While CAISO demand exceeded forecast on August 14th, just three days later, California’s customers showed that they are able to voluntarily conserve power as effectively as their counterparts in Texas. On August 17th, while the CAISO system continued to peak, a combination of demand response, diesel backup generators, CAISO emergency actions, and tweets from the governor, shaved nearly 5 GW off the predicted peak.
On August 14, 2020, CAISO and ERCOT faced similar conditions, but created different outcomes. ERCOT had the gift of an increasing wind resource during peak demand, while CAISO had a decreasing solar resource. But beyond differences in their resource profiles, ERCOT appears to have successfully used price responsiveness to manage reliability, while CAISO could not. ERCOT’s $2,000/MWh DAM prices and the threat of very high RTM prices incentivized voluntary demand decreases. The vast majority of available in-state thermal generation was already running, hoping to catch a price spike. Unfortunately, CAISO’s price hit its cap at $1,000/MWh. Without a price spike to incentivize generators or imports, and state protections preventing a price signal to demand, CAISO was forced to shed load. And RTM prices came down with the lights.

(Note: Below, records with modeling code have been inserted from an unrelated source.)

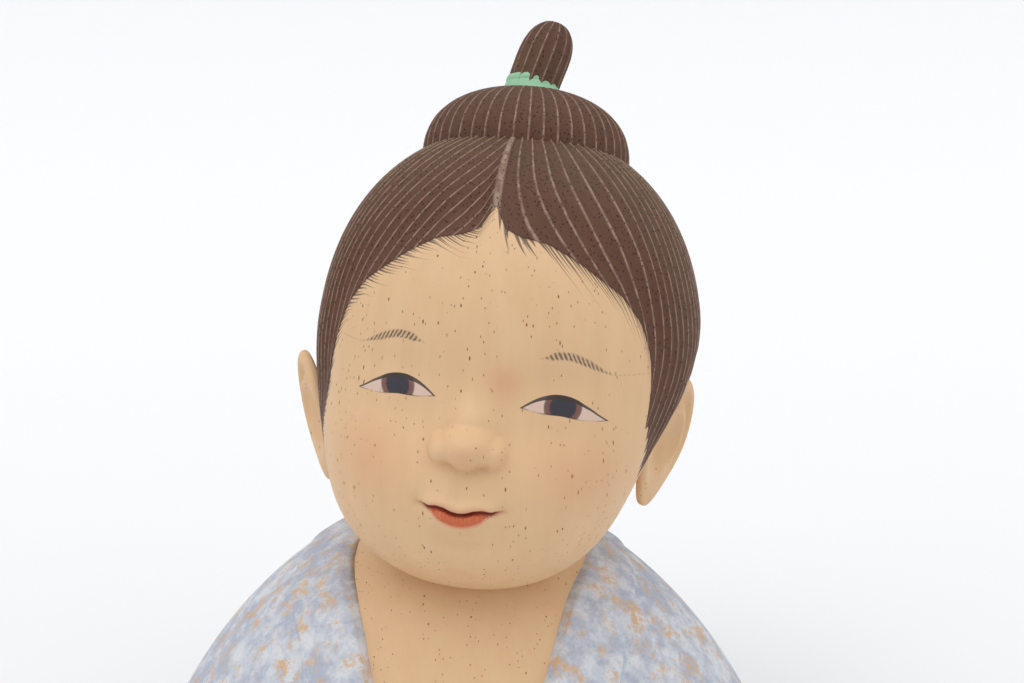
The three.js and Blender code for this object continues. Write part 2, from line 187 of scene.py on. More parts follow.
def mesh_object(name, rings, ends, material, slot, **attributes):
    """A closed piece from a grid of rings, given in millimetres.

    rings has the shape (rows, columns, 3), and its columns run all the way round.
    ends are the two points that close the first and the last ring. Attributes have
    a value, or three, for each point of the rings. Points that coincide become one,
    and triangles turn outwards.
    """
    rows, columns, _ = rings.shape
    points = np.vstack([rings.reshape(-1, 3), ends])
    index = np.arange(rows * columns).reshape(rows, columns)
    after = np.roll(index, -1, axis=1)
    low, low_next, high, high_next = index[:-1], after[:-1], index[1:], after[1:]
    mirrored = (np.arange(columns) < columns / 2)[None, :]
    first = np.stack([low, low_next, np.where(mirrored, high, high_next)], -1).reshape(-1, 3)
    second = np.stack([np.where(mirrored, low_next, low), high_next, high], -1).reshape(-1, 3)
    foot = np.stack([after[0], index[0], np.full(columns, rows * columns)], -1)
    top = np.stack([index[-1], after[-1], np.full(columns, rows * columns + 1)], -1)
    triangles = np.vstack([first, second, foot, top])
    _, kept, merged = np.unique(np.round(points, 4), axis=0, return_index=True, return_inverse=True)
    triangles = merged.reshape(-1)[triangles]
    real = (triangles[:, 0] != triangles[:, 1]) & (triangles[:, 1] != triangles[:, 2])
    triangles = triangles[real & (triangles[:, 2] != triangles[:, 0])]
    points = points[kept]
    corners = points[triangles]
    if np.einsum("ij,ij->i", corners[:, 0], np.cross(corners[:, 1], corners[:, 2])).sum() < 0:
        triangles = triangles[:, ::-1]

    mesh = bpy.data.meshes.new(name)
    mesh.vertices.add(len(points))
    mesh.vertices.foreach_set("co", (points * MM).ravel())
    mesh.loops.add(triangles.size)
    mesh.loops.foreach_set("vertex_index", triangles.ravel())
    mesh.polygons.add(len(triangles))
    mesh.polygons.foreach_set("loop_start", np.arange(0, triangles.size, 3))
    mesh.polygons.foreach_set("use_smooth", np.ones(len(triangles), bool))
    for key, values in attributes.items():
        values = np.asarray(values, float)
        width = values.shape[2] if values.ndim == 3 else 1
        flat = values.reshape(-1, width)
        flat = np.vstack([flat, flat[:columns].mean(0), flat[-columns:].mean(0)])[kept]
        layer = mesh.attributes.new(key, "FLOAT_VECTOR" if width == 3 else "FLOAT", "POINT")
        layer.data.foreach_set("vector" if width == 3 else "value", flat.ravel())
    mesh.update(calc_edges=True)
    mesh.materials.append(material)
    piece = bpy.data.objects.new(name, mesh)
    bpy.context.scene.collection.objects.link(piece)
    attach(piece, "root")
    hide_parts(NODE)
    return piece


# The skull and the plane of the face

FACE_ROLL = math.radians(2.3)
FACE_ASIDE = -1.18
FACE_PIVOT = -10
CROWDED_ELEVATION = -14


def skull_surface(direction):
    """The bare skull in unit directions.

    It is the surface where the sum of |coordinate / reach| ** 2.26 is one. The
    reach to the side, front and back shrinks below the eyes. Then the jaw moves
    forward, and a little aside.
    """
    sizes = bpy.context.scene.doll_head
    x, y, z = np.moveaxis(direction, -1, 0)
    power = 2.26
    radius = np.full(x.shape, sizes.half_width / MM)
    for _ in range(5):
        height = radius * z
        width = sizes.half_width / MM * (1 - 0.1 * ramp(12, -27, height))
        front = sizes.front / MM * (1 - 0.15 * ramp(-10, -46, height))
        back = sizes.back / MM * (1 - 0.25 * ramp(-5, -40, height))
        reach = np.where(z > 0, sizes.up, sizes.down) / MM
        depth = np.where(y < 0, front, back)
        total = np.abs(x / width) ** power + np.abs(y / depth) ** power + np.abs(z / reach) ** power
        radius = total ** (-1 / power)
    point = direction * radius[..., None]
    height = point[..., 2].copy()
    point[..., 1] -= 13.9 * ramp(0, -38, height)
    point[..., 0] -= 3.7 * ramp(15, -30, height)
    return point


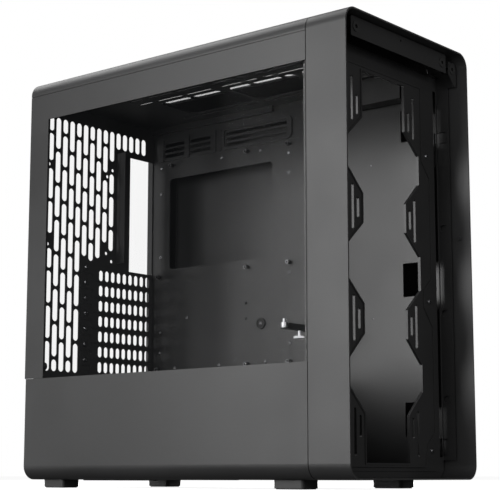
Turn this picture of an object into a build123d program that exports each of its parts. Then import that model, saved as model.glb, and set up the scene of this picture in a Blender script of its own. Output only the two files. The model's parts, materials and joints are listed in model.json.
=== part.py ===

As written about in recent articles, California — with its expensive real estate, strict business regulations, and wildfires with their resulting air quality issues — has been losing residents and corporations to other states. Ironically, Texas is the most popular relocation destination. Blackouts are a major impediment to business and can only add to the concerns of residents and businesses considering relocating.
As an indication of how severe this situation is, CAISO recently announced that it has embarked on “a deep dive into the causes of the outages and the joint development of actions to be taken to prevent supply gaps in advance of summer 2021” along with a Summer Readiness web page that to provide easy access to data and reports related to these causes and lessons learned from the 2020 outages.